Según la leyenda forjada lentamente a partir de la segunda mitad del siglo XVI por defensores del culto a Santa María del Prado, la aparición de esta imagen mariana se encuentra íntimamente ligada a la historia de la fundación de Ciudad Real.
Debemos remontarnos al año 1013, cuando un caballero al servicio del rey Sancho el Mayor de Navarra, llamado Monsén Ramón Floraz, estando en la localidad aragonesa de Velilla de Jiloca vio que las patas de su caballo se hundían. Al acercarse para ver lo que ocurría comprobó la existencia de una cueva, descubriendo en su interior una imagen de la Virgen. Prontamente puso el hecho en conocimiento de su rey y este, al contemplar la admirable belleza de la talla, se la quedó como propia, poniéndole el sobrenombre de Virgen de los Torneos. La imagen fue pasando de generación en generación dentro del linaje castellano, protegiéndolo en las distintas campañas de la Reconquista y sustituyendo su advocación por la de Virgen de las Batallas; pensaban que la presencia de esta efigie era determinante para conseguir las victorias contra los musulmanes, pues según la leyenda, su influencia garantizaba su triunfo en la contienda. Alfonso VI rompió esa costumbre al olvidarse de ella en la malograda batalla de Zalaca (Badajoz). Inmediatamente envió a su capellán Marcelo Colino para que la recogiera y marchase a Córdoba, donde debían reunirse nuevamente. Una vez recuperada la imagen Colino se encaminó al sitio acordado, parando a descansar en un paraje denominado Pozo de Don Gil. Los lugareños de aquel lugar se interesaron por el contenido de la caja que cargaba a lomos de su caballo: al abrirla, aquellas gentes quedaron prendadas de la belleza de la Virgen y le pidieron que la dejara con ellos para poderla venerar. Marcelo temiendo la ira de su rey se negó a tal petición.

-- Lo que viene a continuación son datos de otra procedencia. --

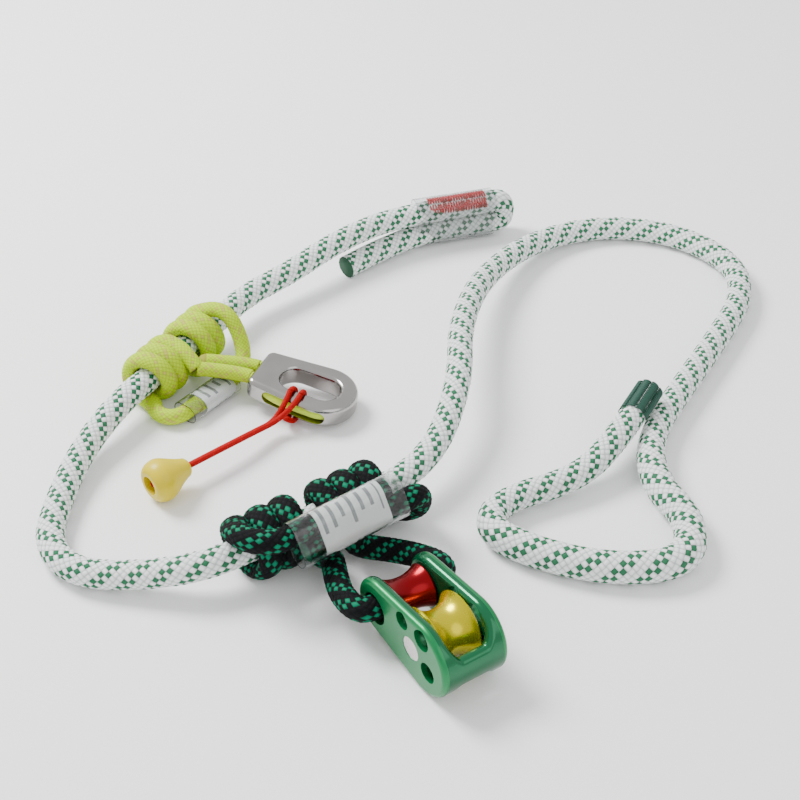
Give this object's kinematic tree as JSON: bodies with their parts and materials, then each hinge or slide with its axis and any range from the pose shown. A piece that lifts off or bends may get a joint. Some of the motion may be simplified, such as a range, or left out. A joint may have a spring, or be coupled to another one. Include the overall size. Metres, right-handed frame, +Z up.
{
  "type": "adjustable rope guide",
  "caption": "Braided anchor rope with sewn eye and stopper, a sliding hitch on a thimble ring with a retrieval cone, and a sling hitch holding a small pulley.",
  "frame": {"origin": "middle of the floor area the laid-out rope covers, at floor level", "axes": "+Z up from the floor; +Y from the pulley towards the stopper, +X from the sliding hitch towards the sewn eye"},
  "size_m": [0.3541, 0.369, 0.041],
  "materials": {
    "main_rope": "braided, white with green flecks",
    "clear_sleeve": "clear shrunk plastic",
    "red_thread": "sewn",
    "green_thread": "sewn",
    "label": "printed strip",
    "yellow_cord": "fine braid",
    "ring_steel": "polished",
    "yellow_plastic": "moulded",
    "red_cord": "fine braid",
    "green_metal": "anodised",
    "yellow_metal": "anodised",
    "red_metal": "anodised",
    "black_cord": "braided, black with green flecks",
    "bearing_steel": "ground"
  },
  "bodies": {
    "rope": {"rope_stopper_run": "main_rope", "rope_left_run": "main_rope", "rope_arch": "main_rope", "rope_loop": "main_rope", "rope_right_leg": "main_rope", "rope_eye": "main_rope", "rope_return_leg": "main_rope", "rope_tail": "main_rope", "stopper_sleeve": "clear_sleeve", "stopper_stitching": "red_thread", "eye_stitching": "green_thread"},
    "adjuster": {"adjuster_turns_upper": "yellow_cord", "adjuster_turns_lower": "yellow_cord", "adjuster_bridge_upper": "yellow_cord", "adjuster_splice": "yellow_cord", "adjuster_bridge_lower": "yellow_cord", "adjuster_label": "label", "adjuster_sleeve": "clear_sleeve"},
    "ring": {"thimble_ring": "ring_steel", "thimble_cord": "yellow_cord", "adjuster_leg_front": "yellow_cord", "adjuster_leg_back": "yellow_cord", "retrieval_cord_left": "red_cord", "retrieval_cord_right": "red_cord", "retrieval_loop": "red_cord", "retrieval_knot": "red_cord"},
    "cone": {"retrieval_cone": "yellow_plastic"},
    "sling": {"sling_turns_left": "black_cord", "sling_turns_right": "black_cord", "sling_bridge_left": "black_cord", "sling_splice": "black_cord", "sling_bridge_right": "black_cord", "sling_label": "label", "sling_sleeve": "clear_sleeve", "sling_legs": "black_cord"},
    "pulley": {"pulley_body": "green_metal", "axle_pin": "bearing_steel", "axle_cap": "bearing_steel", "axle_spacer_left": "bearing_steel", "axle_spacer_right": "bearing_steel", "bearing_inner_race": "bearing_steel", "bearing_balls": "bearing_steel"},
    "sheave": {"sheave": "yellow_metal", "bearing_outer_race": "bearing_steel"},
    "bobbin": {"sling_bobbin": "red_metal"}
  },
  "joints": [
    {"name": "adjuster_slide", "type": "slide", "parent": "rope", "child": "adjuster", "axis": [-0.4999, -0.8661, 0], "range_m": [-0.01, 0.01]},
    {"name": "ring_swing", "type": "hinge", "parent": "adjuster", "child": "ring", "pos_m": [-0.11208, 0.02766, 0.0177], "axis": [-0.4999, -0.8661, 0], "range_deg": [0, 75]},
    {"name": "cone_slide", "type": "slide", "parent": "ring", "child": "cone", "axis": [0.7544, 0.6564, 0], "range_m": [0, 0.018]},
    {"name": "sling_slide", "type": "slide", "parent": "rope", "child": "sling", "axis": [-0.8274, -0.5616, 0], "range_m": [-0.004, 0.004]},
    {"name": "pulley_swing", "type": "hinge", "parent": "sling", "child": "pulley", "pos_m": [-0.0134, -0.1331, 0.0172], "axis": [-0.8331, -0.5531, 0], "range_deg": [0, 100]},
    {"name": "sheave_spin", "type": "hinge", "parent": "pulley", "child": "sheave", "pos_m": [0.00109, -0.15493, 0.0172], "axis": [0.8331, 0.5531, 0], "continuous": true},
    {"name": "bobbin_spin", "type": "hinge", "parent": "sling", "child": "bobbin", "pos_m": [-0.0134, -0.1331, 0.0172], "axis": [0.8331, 0.5531, 0], "continuous": true}
  ]
}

Reanudando el camino a Andalucía el capellán se dispuso a hacer noche en el cercano castillo de Caracuel. Al notar que la caja donde se guardaba la imagen no pesaba decidió abrirla, comprobando que estaba vacía. Lógicamente pensó que los aldeanos del Pozo de Don Gil la habían robado. Cuando regresó en su búsqueda encontró a aquellas gentes venerándola en un Prado. Intentó cogerla para llevársela y cuál fue su sorpresa cuando comprobó que estaba fuertemente asida al suelo: no la podía mover. En ese momento comprendió que el deseo de la Virgen era quedarse en aquel lugar para ser adorada por aquellos devotos. Según la tradición aquel día era un 25 de mayo del año 1088, festividad de San Urbano. Posteriormente con el paso del tiempo pasó a denominarse Virgen del Prado.
Devocionalmente los habitantes de este lugar han venerado tres imágenes marianas de las que tenemos constancia. Según las fotografías antiguas conservadas, la primera imagen fue una escultura medieval que fue destruida en 1936. Tras la Guerra Civil se encargó una segunda talla al escultor catalán Vicente Navarro siendo policromada por el pintor manchego Carlos Vázquez. Llegó a Ciudad Real en junio de 1940. Sin embargo esta escultura sufrió un ataque de carcoma teniendo que ser retirada del culto. Actualmente tan solo se conserva, de esta segunda, la cabeza de la Virgen y la figura del Niño, custodiados en la sacristía del camarín. Finalmente en 1950 los escultores valencianos José María Rausell y Montañana y Francisco Llorens Ferrer realizaron la actual imagen de Santa María del Prado venerada en el retablo del altar mayor de la Catedral de Ciudad Real.